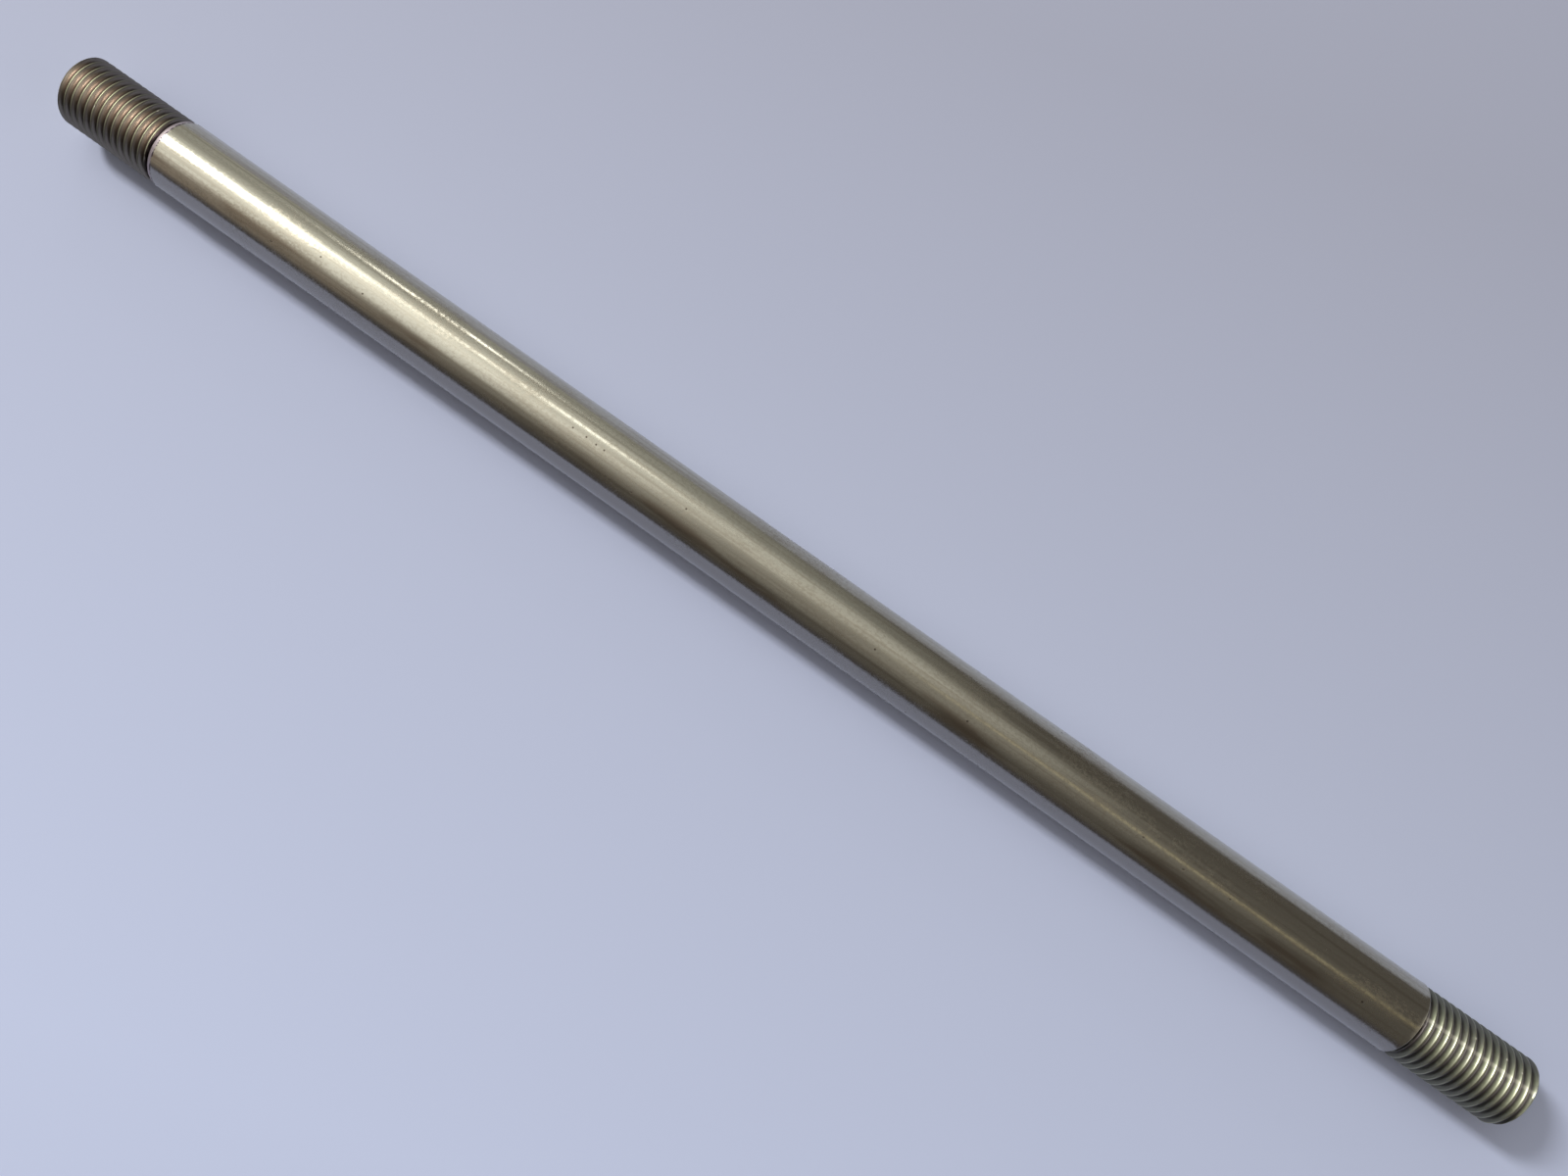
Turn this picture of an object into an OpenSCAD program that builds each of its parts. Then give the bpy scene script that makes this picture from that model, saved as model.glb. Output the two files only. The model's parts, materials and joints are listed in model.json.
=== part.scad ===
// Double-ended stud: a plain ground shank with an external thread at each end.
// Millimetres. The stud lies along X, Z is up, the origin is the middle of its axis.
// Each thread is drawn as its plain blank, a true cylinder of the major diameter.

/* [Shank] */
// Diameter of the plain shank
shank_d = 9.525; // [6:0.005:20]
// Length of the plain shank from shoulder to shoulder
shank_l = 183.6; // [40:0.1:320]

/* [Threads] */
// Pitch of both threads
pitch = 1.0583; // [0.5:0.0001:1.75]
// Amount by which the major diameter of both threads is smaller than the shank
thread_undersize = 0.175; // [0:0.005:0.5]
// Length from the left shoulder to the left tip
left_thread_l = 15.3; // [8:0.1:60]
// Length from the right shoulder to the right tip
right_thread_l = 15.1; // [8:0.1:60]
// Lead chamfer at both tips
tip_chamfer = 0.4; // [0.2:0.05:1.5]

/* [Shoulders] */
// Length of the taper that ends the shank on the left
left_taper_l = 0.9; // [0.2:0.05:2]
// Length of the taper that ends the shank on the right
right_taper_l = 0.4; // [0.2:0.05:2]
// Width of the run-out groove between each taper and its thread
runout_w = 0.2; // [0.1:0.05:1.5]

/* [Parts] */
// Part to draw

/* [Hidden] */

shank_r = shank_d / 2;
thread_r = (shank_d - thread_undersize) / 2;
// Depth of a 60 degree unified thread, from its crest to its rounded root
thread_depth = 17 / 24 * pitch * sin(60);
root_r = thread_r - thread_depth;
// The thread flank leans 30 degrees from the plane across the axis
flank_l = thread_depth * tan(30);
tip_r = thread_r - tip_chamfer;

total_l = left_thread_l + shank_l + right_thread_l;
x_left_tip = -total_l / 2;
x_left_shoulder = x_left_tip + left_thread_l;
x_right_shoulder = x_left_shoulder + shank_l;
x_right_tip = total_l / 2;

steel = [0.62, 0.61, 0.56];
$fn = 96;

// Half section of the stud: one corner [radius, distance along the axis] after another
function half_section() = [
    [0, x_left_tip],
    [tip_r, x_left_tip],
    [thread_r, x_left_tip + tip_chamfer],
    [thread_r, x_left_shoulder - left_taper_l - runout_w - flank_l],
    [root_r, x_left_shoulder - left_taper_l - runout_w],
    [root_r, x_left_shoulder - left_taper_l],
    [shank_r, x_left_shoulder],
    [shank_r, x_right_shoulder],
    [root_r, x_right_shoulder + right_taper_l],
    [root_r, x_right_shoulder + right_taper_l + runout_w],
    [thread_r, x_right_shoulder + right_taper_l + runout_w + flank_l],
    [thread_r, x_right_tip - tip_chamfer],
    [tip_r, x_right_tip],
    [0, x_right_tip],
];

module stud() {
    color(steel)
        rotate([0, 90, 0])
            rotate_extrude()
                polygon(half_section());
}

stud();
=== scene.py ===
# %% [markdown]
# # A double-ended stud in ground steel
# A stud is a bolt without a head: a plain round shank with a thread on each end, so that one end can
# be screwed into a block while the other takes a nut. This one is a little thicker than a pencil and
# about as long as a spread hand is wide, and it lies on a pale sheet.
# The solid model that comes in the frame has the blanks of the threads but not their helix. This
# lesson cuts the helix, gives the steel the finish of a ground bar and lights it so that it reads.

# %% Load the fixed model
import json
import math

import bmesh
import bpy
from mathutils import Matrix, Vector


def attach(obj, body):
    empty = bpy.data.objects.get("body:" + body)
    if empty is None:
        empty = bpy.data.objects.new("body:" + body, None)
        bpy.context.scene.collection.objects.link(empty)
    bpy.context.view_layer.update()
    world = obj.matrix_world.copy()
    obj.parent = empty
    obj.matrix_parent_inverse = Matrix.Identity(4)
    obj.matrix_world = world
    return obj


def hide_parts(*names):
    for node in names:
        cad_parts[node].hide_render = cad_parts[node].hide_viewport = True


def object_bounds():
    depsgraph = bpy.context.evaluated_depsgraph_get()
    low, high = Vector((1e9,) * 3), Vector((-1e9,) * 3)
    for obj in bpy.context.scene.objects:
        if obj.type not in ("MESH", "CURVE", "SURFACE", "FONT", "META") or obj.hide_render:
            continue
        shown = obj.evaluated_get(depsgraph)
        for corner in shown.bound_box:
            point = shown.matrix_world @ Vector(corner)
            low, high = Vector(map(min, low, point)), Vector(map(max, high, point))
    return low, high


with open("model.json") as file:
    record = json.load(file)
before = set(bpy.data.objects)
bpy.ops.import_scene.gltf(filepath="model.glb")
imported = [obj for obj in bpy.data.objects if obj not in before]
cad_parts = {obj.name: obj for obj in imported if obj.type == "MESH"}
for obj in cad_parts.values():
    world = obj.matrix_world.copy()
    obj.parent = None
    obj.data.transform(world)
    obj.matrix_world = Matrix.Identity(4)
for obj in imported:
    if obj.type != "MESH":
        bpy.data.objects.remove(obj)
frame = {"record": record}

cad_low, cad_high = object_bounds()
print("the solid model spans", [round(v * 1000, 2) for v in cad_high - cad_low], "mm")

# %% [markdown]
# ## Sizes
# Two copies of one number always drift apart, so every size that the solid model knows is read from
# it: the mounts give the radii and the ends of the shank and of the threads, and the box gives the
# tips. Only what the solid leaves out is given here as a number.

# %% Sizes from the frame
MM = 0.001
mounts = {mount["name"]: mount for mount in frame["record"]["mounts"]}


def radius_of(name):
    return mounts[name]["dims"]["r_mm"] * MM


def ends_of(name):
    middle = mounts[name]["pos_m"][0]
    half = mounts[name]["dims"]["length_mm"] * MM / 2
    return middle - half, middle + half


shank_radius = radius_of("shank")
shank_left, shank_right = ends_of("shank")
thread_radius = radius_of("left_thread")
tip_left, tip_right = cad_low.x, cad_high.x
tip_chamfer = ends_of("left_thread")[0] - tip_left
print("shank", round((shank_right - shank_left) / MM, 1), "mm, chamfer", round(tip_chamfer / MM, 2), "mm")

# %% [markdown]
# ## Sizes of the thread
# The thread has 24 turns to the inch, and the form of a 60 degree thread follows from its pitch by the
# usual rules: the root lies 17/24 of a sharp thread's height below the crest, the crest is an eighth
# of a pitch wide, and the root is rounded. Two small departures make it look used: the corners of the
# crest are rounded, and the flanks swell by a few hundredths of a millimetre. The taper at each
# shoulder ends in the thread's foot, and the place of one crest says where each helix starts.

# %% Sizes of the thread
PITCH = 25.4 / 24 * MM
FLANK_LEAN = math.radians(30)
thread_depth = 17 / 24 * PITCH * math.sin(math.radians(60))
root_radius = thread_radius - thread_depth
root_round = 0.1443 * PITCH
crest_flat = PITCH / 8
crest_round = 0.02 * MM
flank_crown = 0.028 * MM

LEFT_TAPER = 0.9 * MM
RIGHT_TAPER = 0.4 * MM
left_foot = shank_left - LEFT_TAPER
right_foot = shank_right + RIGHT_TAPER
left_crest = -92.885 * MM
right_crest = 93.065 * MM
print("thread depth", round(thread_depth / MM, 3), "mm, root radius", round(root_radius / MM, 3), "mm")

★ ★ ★

WORK TO BE COMPLETED:
Quote each line of the data above exactly as written.

THE ANSWER:
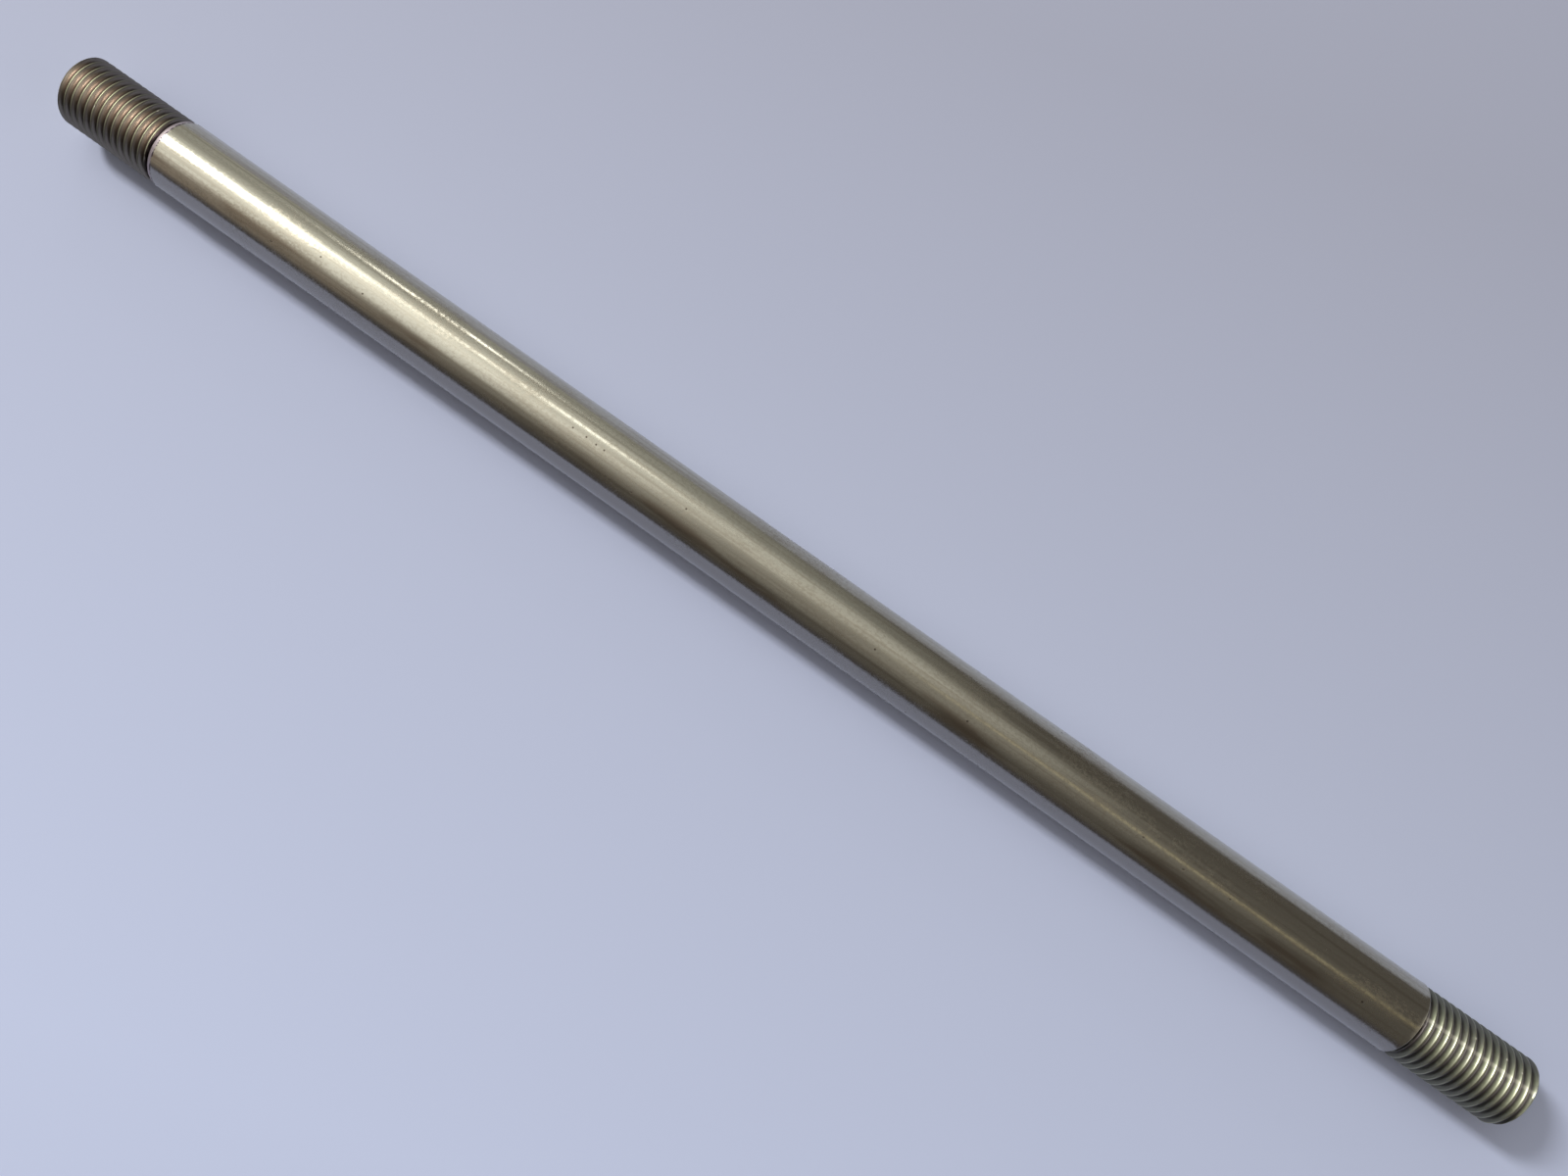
Turn this picture of an object into an OpenSCAD program that builds each of its parts. Then give the bpy scene script that makes this picture from that model, saved as model.glb. Output the two files only. The model's parts, materials and joints are listed in model.json.
=== part.scad ===
// Double-ended stud: a plain ground shank with an external thread at each end.
// Millimetres. The stud lies along X, Z is up, the origin is the middle of its axis.
// Each thread is drawn as its plain blank, a true cylinder of the major diameter.

/* [Shank] */
// Diameter of the plain shank
shank_d = 9.525; // [6:0.005:20]
// Length of the plain shank from shoulder to shoulder
shank_l = 183.6; // [40:0.1:320]

/* [Threads] */
// Pitch of both threads
pitch = 1.0583; // [0.5:0.0001:1.75]
// Amount by which the major diameter of both threads is smaller than the shank
thread_undersize = 0.175; // [0:0.005:0.5]
// Length from the left shoulder to the left tip
left_thread_l = 15.3; // [8:0.1:60]
// Length from the right shoulder to the right tip
right_thread_l = 15.1; // [8:0.1:60]
// Lead chamfer at both tips
tip_chamfer = 0.4; // [0.2:0.05:1.5]

/* [Shoulders] */
// Length of the taper that ends the shank on the left
left_taper_l = 0.9; // [0.2:0.05:2]
// Length of the taper that ends the shank on the right
right_taper_l = 0.4; // [0.2:0.05:2]
// Width of the run-out groove between each taper and its thread
runout_w = 0.2; // [0.1:0.05:1.5]

/* [Parts] */
// Part to draw

/* [Hidden] */

shank_r = shank_d / 2;
thread_r = (shank_d - thread_undersize) / 2;
// Depth of a 60 degree unified thread, from its crest to its rounded root
thread_depth = 17 / 24 * pitch * sin(60);
root_r = thread_r - thread_depth;
// The thread flank leans 30 degrees from the plane across the axis
flank_l = thread_depth * tan(30);
tip_r = thread_r - tip_chamfer;

total_l = left_thread_l + shank_l + right_thread_l;
x_left_tip = -total_l / 2;
x_left_shoulder = x_left_tip + left_thread_l;
x_right_shoulder = x_left_shoulder + shank_l;
x_right_tip = total_l / 2;

steel = [0.62, 0.61, 0.56];
$fn = 96;

// Half section of the stud: one corner [radius, distance along the axis] after another
function half_section() = [
    [0, x_left_tip],
    [tip_r, x_left_tip],
    [thread_r, x_left_tip + tip_chamfer],
    [thread_r, x_left_shoulder - left_taper_l - runout_w - flank_l],
    [root_r, x_left_shoulder - left_taper_l - runout_w],
    [root_r, x_left_shoulder - left_taper_l],
    [shank_r, x_left_shoulder],
    [shank_r, x_right_shoulder],
    [root_r, x_right_shoulder + right_taper_l],
    [root_r, x_right_shoulder + right_taper_l + runout_w],
    [thread_r, x_right_shoulder + right_taper_l + runout_w + flank_l],
    [thread_r, x_right_tip - tip_chamfer],
    [tip_r, x_right_tip],
    [0, x_right_tip],
];

module stud() {
    color(steel)
        rotate([0, 90, 0])
            rotate_extrude()
                polygon(half_section());
}

stud();
=== scene.py ===
# %% [markdown]
# # A double-ended stud in ground steel
# A stud is a bolt without a head: a plain round shank with a thread on each end, so that one end can
# be screwed into a block while the other takes a nut. This one is a little thicker than a pencil and
# about as long as a spread hand is wide, and it lies on a pale sheet.
# The solid model that comes in the frame has the blanks of the threads but not their helix. This
# lesson cuts the helix, gives the steel the finish of a ground bar and lights it so that it reads.

# %% Load the fixed model
import json
import math

import bmesh
import bpy
from mathutils import Matrix, Vector


def attach(obj, body):
    empty = bpy.data.objects.get("body:" + body)
    if empty is None:
        empty = bpy.data.objects.new("body:" + body, None)
        bpy.context.scene.collection.objects.link(empty)
    bpy.context.view_layer.update()
    world = obj.matrix_world.copy()
    obj.parent = empty
    obj.matrix_parent_inverse = Matrix.Identity(4)
    obj.matrix_world = world
    return obj


def hide_parts(*names):
    for node in names:
        cad_parts[node].hide_render = cad_parts[node].hide_viewport = True


def object_bounds():
    depsgraph = bpy.context.evaluated_depsgraph_get()
    low, high = Vector((1e9,) * 3), Vector((-1e9,) * 3)
    for obj in bpy.context.scene.objects:
        if obj.type not in ("MESH", "CURVE", "SURFACE", "FONT", "META") or obj.hide_render:
            continue
        shown = obj.evaluated_get(depsgraph)
        for corner in shown.bound_box:
            point = shown.matrix_world @ Vector(corner)
            low, high = Vector(map(min, low, point)), Vector(map(max, high, point))
    return low, high


with open("model.json") as file:
    record = json.load(file)
before = set(bpy.data.objects)
bpy.ops.import_scene.gltf(filepath="model.glb")
imported = [obj for obj in bpy.data.objects if obj not in before]
cad_parts = {obj.name: obj for obj in imported if obj.type == "MESH"}
for obj in cad_parts.values():
    world = obj.matrix_world.copy()
    obj.parent = None
    obj.data.transform(world)
    obj.matrix_world = Matrix.Identity(4)
for obj in imported:
    if obj.type != "MESH":
        bpy.data.objects.remove(obj)
frame = {"record": record}

cad_low, cad_high = object_bounds()
print("the solid model spans", [round(v * 1000, 2) for v in cad_high - cad_low], "mm")

# %% [markdown]
# ## Sizes
# Two copies of one number always drift apart, so every size that the solid model knows is read from
# it: the mounts give the radii and the ends of the shank and of the threads, and the box gives the
# tips. Only what the solid leaves out is given here as a number.

# %% Sizes from the frame
MM = 0.001
mounts = {mount["name"]: mount for mount in frame["record"]["mounts"]}


def radius_of(name):
    return mounts[name]["dims"]["r_mm"] * MM


def ends_of(name):
    middle = mounts[name]["pos_m"][0]
    half = mounts[name]["dims"]["length_mm"] * MM / 2
    return middle - half, middle + half


shank_radius = radius_of("shank")
shank_left, shank_right = ends_of("shank")
thread_radius = radius_of("left_thread")
tip_left, tip_right = cad_low.x, cad_high.x
tip_chamfer = ends_of("left_thread")[0] - tip_left
print("shank", round((shank_right - shank_left) / MM, 1), "mm, chamfer", round(tip_chamfer / MM, 2), "mm")

# %% [markdown]
# ## Sizes of the thread
# The thread has 24 turns to the inch, and the form of a 60 degree thread follows from its pitch by the
# usual rules: the root lies 17/24 of a sharp thread's height below the crest, the crest is an eighth
# of a pitch wide, and the root is rounded. Two small departures make it look used: the corners of the
# crest are rounded, and the flanks swell by a few hundredths of a millimetre. The taper at each
# shoulder ends in the thread's foot, and the place of one crest says where each helix starts.

# %% Sizes of the thread
PITCH = 25.4 / 24 * MM
FLANK_LEAN = math.radians(30)
thread_depth = 17 / 24 * PITCH * math.sin(math.radians(60))
root_radius = thread_radius - thread_depth
root_round = 0.1443 * PITCH
crest_flat = PITCH / 8
crest_round = 0.02 * MM
flank_crown = 0.028 * MM

LEFT_TAPER = 0.9 * MM
RIGHT_TAPER = 0.4 * MM
left_foot = shank_left - LEFT_TAPER
right_foot = shank_right + RIGHT_TAPER
left_crest = -92.885 * MM
right_crest = 93.065 * MM
print("thread depth", round(thread_depth / MM, 3), "mm, root radius", round(root_radius / MM, 3), "mm")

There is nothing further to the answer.